The TSP account offers five funds for you to choose from. Each fund offers different investment strategies as well as varying levels of risk and return. Lifecycle funds offer professional management based on your time horizon – or when you plan to use the money. Log in to your TSP account to choose your investment options.
Are there any downsides to TSP accounts?
As with any employer-sponsored account, regular contributions to your account must cease when you leave or retire from the military.
And, as with any investments, there are market risks and your account could lose value. Understanding your risk tolerance and diversifying your TSP account through various investment strategies can reduce your risk, but not fully eliminate it.
If you withdraw from your TSP account before you are retirement eligible (at age 59 ½), you will be subject to a 10% penalty. You may also have to pay taxes on money withdrawn from your traditional TSP account. Certain hardship withdrawals may be permitted without penalty if you are in a qualifying situation.
Do TSP accounts support rollovers?
Yes, but remember that one of the biggest advantages of TSP is the low maintenance fees compared to IRAs and other employer-sponsored retirement accounts. There are no fees or penalties to roll money into or out of your TSP account from/to an IRA or a 401(k) associated with a different job. However, once the balance of your TSP drops below $200, TSP will close your account permanently.
If you want to roll money into a different retirement account but wish to keep your TSP account active – for instance, you may wish to roll money into the TSP from a 401(k) in the future – you must maintain a balance of over $200. The easiest way to do this is to transfer that amount into the ‘G’ fund of TSP, which is a fund that is guaranteed not to lose money no matter what the stock market does. This will keep you above the $200 cutoff and maintain your account.
What happens if I pass away and there is still money in the account?
Unless you have designated an alternate beneficiary by submitting form TSP-3, funds that remain in your account at the time of your death will be distributed as follows:
- If you are married, funds will be distributed to your spouse.
- If you are unmarried, funds will be distributed to your child or children equally. If you have a child who is deceased, then their share of the account will be distributed equally to their descendants.
- If you are unmarried without children, funds will be distributed to your parents equally or your surviving parent.
- If you are unmarried, without children, and both of your parents have passed on, funds will be distributed to the appointed executor of your estate.
- If none of the above situations match your circumstances at your time of death, funds will be distributed to your next of kin as established by your estate.

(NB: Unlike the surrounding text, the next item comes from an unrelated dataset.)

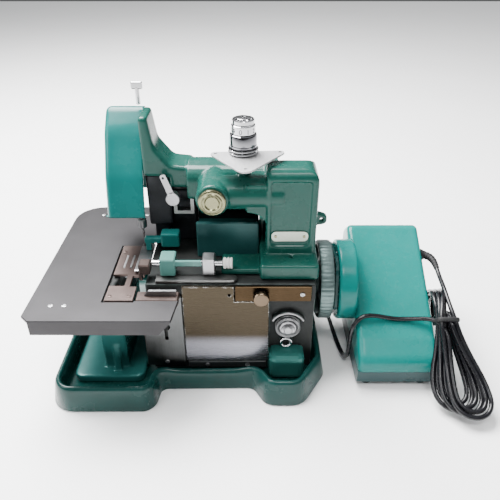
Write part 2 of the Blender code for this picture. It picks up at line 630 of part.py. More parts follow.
def build_motor_box():
    outline = box_outline()
    shell = prism("x", outline, BOX_LEFT, BOX_RIGHT, 2.5, 3)
    middle = inset(outline, WALL)
    lower = [(a, b - 8.0) if b < SEAM + 4 else (a, b) for a, b in middle]
    shell = cut(shell, prism("x", lower, BOX_LEFT + WALL, BOX_RIGHT - WALL),
                rod("x", (MOTOR_Y, MOTOR_Z), BOX_LEFT - 5, BOX_LEFT + 5, 6.0, 24),
                rod("x", (25.0, 84.0), BOX_RIGHT - 5, BOX_RIGHT + 5, 3.6, 20))
    place("motor_cover", shell, "teal")
    pan = prism("x", rounded([(-72, 3.3, 6), (65, 3.3, 6), (67.5, SEAM - GAP, 0),
                              (-74.5, SEAM - GAP, 0)], 4), BOX_LEFT, BOX_RIGHT, 1.0, 2)
    pan = cut(pan, box(BOX_LEFT + WALL, BOX_RIGHT - WALL, -69, 62, 6.0, 40))
    place("motor_pan", pan, "teal")
    for name, x, y in (("motor_foot_fl", 114, -62), ("motor_foot_fr", 165, -62),
                       ("motor_foot_bl", 114, 55), ("motor_foot_br", 165, 55)):
        place(name, rod("z", (x, y), 0.0, 3.0, 6.0, 20, 0.6), "black")
    body = rod("x", (MOTOR_Y, MOTOR_Z), 112.0 + GAP, 162.0, MOTOR_R, 28, 3.0)
    stand = box(118, 156, MOTOR_Y - 16, MOTOR_Y + 16, 6.3, 24, 0.5, 1)
    place("motor", fuse(body, stand), "dark")
    gland = lathe("x", (25.0, 84.0), [
        (171.0, 0.0), (171.0, 3.2), (175.3, 3.2), (175.3, 6.0), (178.0, 5.0), (178.0, 0.0)], 24)
    place("cord_gland", gland, "black")


# ---------------------------------------------------------------- cord

def smooth_route(points, count):
    """Even points along a Catmull-Rom curve through hand-set route points."""
    pts = [Vector(p) for p in points]
    pts = [pts[0] * 2 - pts[1]] + pts + [pts[-1] * 2 - pts[-2]]
    fine = []
    for i in range(1, len(pts) - 2):
        p0, p1, p2, p3 = pts[i - 1:i + 3]
        for k in range(24):
            t = k / 24
            fine.append(0.5 * ((2 * p1) + (p2 - p0) * t + (2 * p0 - 5 * p1 + 4 * p2 - p3) * t * t
                               + (3 * p1 - p0 - 3 * p2 + p3) * t * t * t))
    fine.append(pts[-2])
    run = [0.0]
    for a, b in zip(fine, fine[1:]):
        run.append(run[-1] + (b - a).length)
    even = []
    seek = 0
    for k in range(count):
        target = run[-1] * k / (count - 1)
        while seek < len(run) - 2 and run[seek + 1] < target:
            seek += 1
        part = (target - run[seek]) / max(1e-9, run[seek + 1] - run[seek])
        even.append(fine[seek].lerp(fine[seek + 1], min(1.0, part)))
    return even


def cord_piece(name, points, count):
    curve = bpy.data.curves.new(name, 'CURVE')
    curve.dimensions = '3D'
    curve.bevel_depth = CORD_R * MM
    curve.bevel_resolution = 2
    curve.use_fill_caps = True
    spline = curve.splines.new('POLY')
    route = smooth_route(points, count)
    spline.points.add(len(route) - 1)
    for slot, point in zip(spline.points, route):
        slot.co = (point.x * MM, point.y * MM, point.z * MM, 1.0)
    colour, metal, rough = FINISH["black"]
    curve.materials.append(material(name + "_finish", colour, metal, rough))
    item = bpy.data.objects.new(name, curve)
    bpy.context.scene.collection.objects.link(item)


LEAD_ROUTE = [(179.0, 25, 84), (182.6, 24.8, 84.2), (186.2, 19, 83.6), (187.2, 9, 81.2), (187.4, 2, 79.0)]
TAIL_ROUTE = [(173.6, -49.4, 61.4), (168, -46.5, 60.2), (150, -43.8, 57.6), (137, -43.2, 57.2),
              (122, -42.6, 60.4), (110, -43.2, 61.4), (103.5, -45.5, 58.8), (98.9, -48, 50),
              (98.2, -49, 37), (98.2, -47, 20), (97.8, -38, 5.2), (95, -22, 2.6), (92, 5, 2.6),
              (90, 30, 2.6), (89, 50, 5.0), (89, 61, 8.0)]
# Middle line of the hank: two bends that meet at the tie
HANK_BACK, HANK_ARCH, HANK_TIE = (186.0, 8.0, 26.0), (185.0, -34.0, 71.0), (182.5, -52.0, 62.5)
HANK_KNEE, HANK_END = (190.0, -80.0, 24.0), (192.5, -121.0, 6.6)
TIE_AT = 0.46
# Places along the hank with its half width across and its half width outwards
HANK_SIZES = (
    (0.0, 6.0, 8.0), (0.08, 6.6, 17.0), (0.20, 6.6, 19.0), (0.34, 8.0, 12.0), (TIE_AT, 9.9, 7.9),
    (0.56, 14.0, 7.6), (0.68, 21.0, 7.0), (0.82, 26.5, 6.6), (0.93, 26.5, 6.4), (1.0, 14.0, 5.4))
HANK_SIDES = 18


def bend(start, knee, end, s):
    """Point on the quadratic curve from start to end that leaves and arrives towards knee."""
    a, b, c = Vector(start), Vector(knee), Vector(end)
    return a * (1 - s) ** 2 + b * 2 * s * (1 - s) + c * s ** 2


def hank_centre(t):
    if t < TIE_AT:
        return bend(HANK_BACK, HANK_ARCH, HANK_TIE, t / TIE_AT)
    return bend(HANK_TIE, HANK_KNEE, HANK_END, (t - TIE_AT) / (1 - TIE_AT))


def build_hank():
    """Closed skin of ellipses round the bundled loops, kept off the floor and the box wall."""
    verts = []
    side = Vector((1.0, 0.0, 0.0))
    for t, wide, deep in HANK_SIZES:
        centre = hank_centre(t)
        along = (hank_centre(min(1.0, t + 0.02)) - hank_centre(max(0.0, t - 0.02))).normalized()
        out = side.cross(along).normalized()
        for i in range(HANK_SIDES):
            turn = 2 * math.pi * i / HANK_SIDES
            p = centre + side * (wide * math.cos(turn)) + out * (deep * math.sin(turn))
            verts.append((max(p.x, BOX_RIGHT + 2 * GAP), p.y, max(p.z, GAP)))
    last = len(HANK_SIZES) - 1
    faces = [tuple(range(HANK_SIDES)), tuple(range(last * HANK_SIDES, (last + 1) * HANK_SIDES))]
    for r in range(last):
        for i in range(HANK_SIDES):
            j = (i + 1) % HANK_SIDES
            low, high = r * HANK_SIDES, (r + 1) * HANK_SIDES
            faces.append((low + i, low + j, high + j, high + i))
    place("cord_hank", mesh_from(verts, faces), "black")


def build_cord():
    cord_piece("cord_lead", LEAD_ROUTE, 14)
    cord_piece("cord_tail", TAIL_ROUTE, 46)
    build_hank()
    shell = box(79.5, 98.5, 62.0, 88.0, 0.4, 17.0, 3.0, 3)
    pins = [box(84.0, 86.4, 86.0, 102.0, 6.0, 12.0, 0.5, 1),
            box(91.6, 94.0, 86.0, 102.0, 6.0, 12.0, 0.5, 1)]
    place("cord_plug", fuse(shell, *pins), "black")


def main():
    clear_scene()
    build_tray()
    build_cloth_plate()
    build_bracket()
    build_frame()
    build_front_plates()
    build_regulator()
    build_arm()
    build_head()
    build_needle()
    build_presser()
    build_needle_plate()
    build_knives()
    build_tension()
    build_wheel()
    build_guard()
    build_motor_box()
    build_cord()


main()
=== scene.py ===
# %% [markdown]
# # A portable overlock machine
# The machine stands in a green tray: a cast frame with an arm and a tall head, a grey cloth
# plate, a tension unit on top, a handwheel, and a motor box with its cord in a hank.
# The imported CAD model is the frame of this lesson. It is loaded first, and each cell adds
# a finer surface or a finish to a piece that already has its place.

# %% Load the frame
import json
import math

import bmesh
import bpy
import numpy as np
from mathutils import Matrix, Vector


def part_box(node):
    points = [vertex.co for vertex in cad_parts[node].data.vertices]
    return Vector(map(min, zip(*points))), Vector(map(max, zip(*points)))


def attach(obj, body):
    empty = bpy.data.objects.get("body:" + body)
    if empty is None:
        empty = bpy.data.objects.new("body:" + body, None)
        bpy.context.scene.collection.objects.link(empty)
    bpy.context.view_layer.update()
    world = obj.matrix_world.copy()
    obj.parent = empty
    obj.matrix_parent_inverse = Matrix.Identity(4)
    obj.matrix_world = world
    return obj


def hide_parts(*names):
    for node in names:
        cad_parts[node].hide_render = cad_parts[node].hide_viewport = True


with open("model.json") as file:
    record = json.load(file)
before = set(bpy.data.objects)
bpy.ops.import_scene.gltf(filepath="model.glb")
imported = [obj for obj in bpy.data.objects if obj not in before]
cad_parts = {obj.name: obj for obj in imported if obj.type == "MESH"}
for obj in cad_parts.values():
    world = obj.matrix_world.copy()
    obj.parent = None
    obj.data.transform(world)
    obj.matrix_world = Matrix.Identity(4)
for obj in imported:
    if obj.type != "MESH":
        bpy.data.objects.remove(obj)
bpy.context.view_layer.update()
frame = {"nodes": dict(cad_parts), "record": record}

MM = 0.001


def shown(name, data):
    """Object that holds the data, linked to the scene."""
    made = bpy.data.objects.new(name, data)
    bpy.context.scene.collection.objects.link(made)
    return made


def circle(count):
    """Angles at equal steps round one full turn."""
    return np.linspace(0, 2 * math.pi, count, endpoint=False)


def unit(vectors):
    return vectors / np.linalg.norm(vectors, axis=-1, keepdims=True)


# %% [markdown]
# ## Camera, light and floor
# A small object on a white table is lit by a broad soft window: one large lamp high behind it
# on the left, two weak lamps from the left and the front, and a pale world for the shadows.
# The camera looks down on the front from a little over half a metre away.

# %% Camera
CAMERA_PLACE = (0.005, -0.432, 0.375)
CAMERA_TILT = math.radians(58.0)

camera = shown("camera", bpy.data.cameras.new("camera"))
camera.data.sensor_width = 36.0
camera.data.lens = 38.9
camera.location = CAMERA_PLACE
camera.rotation_euler = (CAMERA_TILT, 0.0, 0.0)
bpy.context.scene.camera = camera


# %% Lamps and world
def soft_lamp(name, place, target, size, power):
    """Square area lamp at a place, turned so that its -Z axis points at the target."""
    lamp = shown(name, bpy.data.lights.new(name, 'AREA'))
    lamp.data.energy = power
    lamp.data.size = size
    lamp.location = place
    aim = np.array(target) - np.array(place)
    flat = math.hypot(aim[0], aim[1])
    lamp.rotation_euler = (math.atan2(flat, -aim[2]), 0.0, math.atan2(aim[1], aim[0]) - math.pi / 2)


soft_lamp("window_lamp", (-0.42, 0.36, 1.16), (0.0, 0.0, 0.05), 0.85, 104.0)
soft_lamp("left_lamp", (-1.00, -0.45, 0.75), (0.0, 0.0, 0.12), 0.5, 7.0)
soft_lamp("front_lamp", (0.10, -0.60, 1.00), (0.03, 0.0, 0.12), 0.28, 5.0)


# %% World with a dim horizon
def room():
    """Light rises from a dim band at the horizon to full strength overhead: the sine of the
    height angle is the upright part of the viewing direction."""
    made = bpy.data.worlds.new("pale_room")
    made.use_nodes = True
    tree = made.node_tree
    shade = tree.nodes["Background"]
    sight = tree.nodes.new('ShaderNodeNewGeometry')
    split = tree.nodes.new('ShaderNodeSeparateXYZ')
    height = tree.nodes.new('ShaderNodeMath')
    height.operation = 'ABSOLUTE'
    reach = tree.nodes.new('ShaderNodeMapRange')
    for k, value in ((1, 0.05), (2, 0.75), (3, 0.06), (4, 0.75)):
        reach.inputs[k].default_value = value
    tree.links.new(sight.outputs["Incoming"], split.inputs[0])
    tree.links.new(split.outputs["Z"], height.inputs[0])
    tree.links.new(height.outputs[0], reach.inputs[0])
    tree.links.new(reach.outputs[0], shade.inputs["Strength"])
    shade.inputs["Color"].default_value = (0.97, 0.985, 1.0, 1.0)
    return made


bpy.context.scene.world = room()


# %% [markdown]
# ## Helpers for surfaces
# Nearly every piece is a grid of points: rows run along the piece and columns run round it.
# One function turns such a grid into a closed mesh. Outlines with rounded corners are arcs
# between straight runs, so a corner list with radii is enough to state them.

# %% Grid to mesh
def mesh_piece(name, points, faces, sharp=32.0):
    """Object from points in millimetres and faces, with outward faces and smooth shading."""
    mesh = bpy.data.meshes.new(name)
    mesh.from_pydata((np.asarray(points, float) * MM).tolist(), [], faces)
    work = bmesh.new()
    work.from_mesh(mesh)
    bmesh.ops.remove_doubles(work, verts=work.verts, dist=2e-6)
    bmesh.ops.dissolve_degenerate(work, edges=work.edges, dist=1e-6)
    bmesh.ops.recalc_face_normals(work, faces=work.faces)
    work.to_mesh(mesh)
    work.free()
    mesh.shade_smooth()
    mesh.set_sharp_from_angle(angle=math.radians(sharp))
    return shown(name, mesh)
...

How do I receive payments from the account?
Once you turn 59 ½ years old, or earlier in some instances, and become retirement eligible and have left the service, you can choose to receive payments in four different ways:
- Fixed-Dollar Installments: Choose an amount (at least $25) you want to receive in each monthly, quarterly, or annual payment. Payments will continue until your account balance is zero unless you stop them.
- Life Expectancy Installments: TSP will compute your payment amount based on how often you want to receive a payment and your life expectancy. The initial payment amount is based on your age and account balance.

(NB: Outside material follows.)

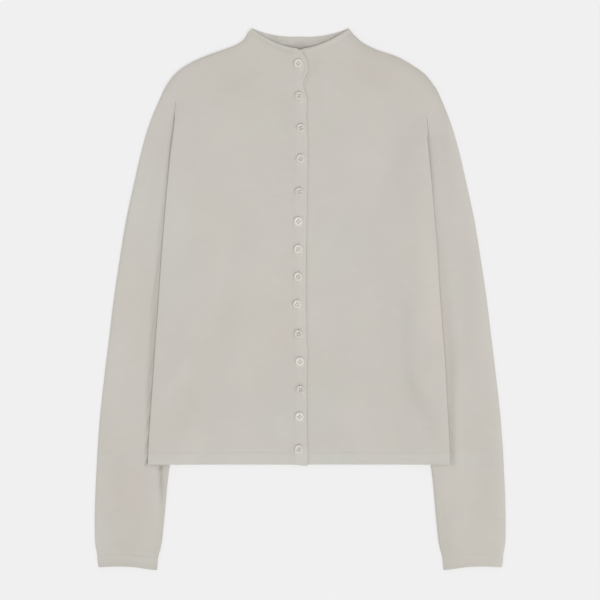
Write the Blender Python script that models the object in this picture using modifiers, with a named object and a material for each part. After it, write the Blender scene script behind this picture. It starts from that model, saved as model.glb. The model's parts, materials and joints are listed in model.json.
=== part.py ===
"""Button cardigan in fine knit, buttoned up and laid flat on its back.

Frame: X to the wearer's left, Y towards the neck, Z up from the surface it lies on.
The wearer's right is at -X. The back lies lowest, the fronts lie on it, and the two
flattened sleeves lie on the surface and pass under the body's side edges.
"""
import math
from collections import namedtuple

import bmesh
import bpy
from mathutils import Vector

MM = 0.001
RIGHT, LEFT = -1, 1

# Driving sizes, in millimetres
WALL = 1.2                # the knitted cloth
SEAM = 0.3                # between pieces that are joined or lie on each other
SLEEVE_LOFT = 4.0         # flattened sleeve, underside to top
SLEEVE_HEAD_LOFT = 2 * WALL + SEAM    # the same at the armhole, level with the body
CUFF_LOFT = 3.4
BODY_LIFT = SLEEVE_LOFT + SEAM        # how far the back rises over a sleeve
LIFT_RUN = 26.0           # the slope on which it rises
CREST_INSET = 8.0         # the slope ends this far inside the sleeve's hidden edge
CREST_REACH = 30.0        # the crest evens out the hidden edge over this much, up and down
BELLY = 1.4               # air between back and fronts at the middle
BAND_SEAM_X = 8.3         # front band seams, either side of the centre
LAP_RUN = 18.0            # the right front climbs onto the button band over this width
HEM_SEAM_Y = -202.3
HEM_Y = -218.4
FIRST_LEVEL_ROW_Y = 195.0
LEVEL_ROWS = 25           # body sections from there to the hem band
UPPER_STEPS = 2           # body sections for each one in the table above the side edges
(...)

- Single Withdrawal: You can take out any amount of $1,000 or more in a single payment. TSP will process one payment in a 30-day period.
- Annuity: TSP will purchase an annuity on your behalf with money from your account. Essentially, you pay now to receive monthly payments that last for the rest of your life. The money is no longer controlled by you, but payments are guaranteed. The minimum purchase amount for an annuity is $3,500.
Required minimum distributions (RMDs) will begin on both traditional and Roth TSP accounts during the calendar year in which you turn 72 years old and are separated from the military. If you have been receiving payments (that you set up using one of the methods listed above) but they are below the RMD amount, your TSP will send you an additional check to make up for it.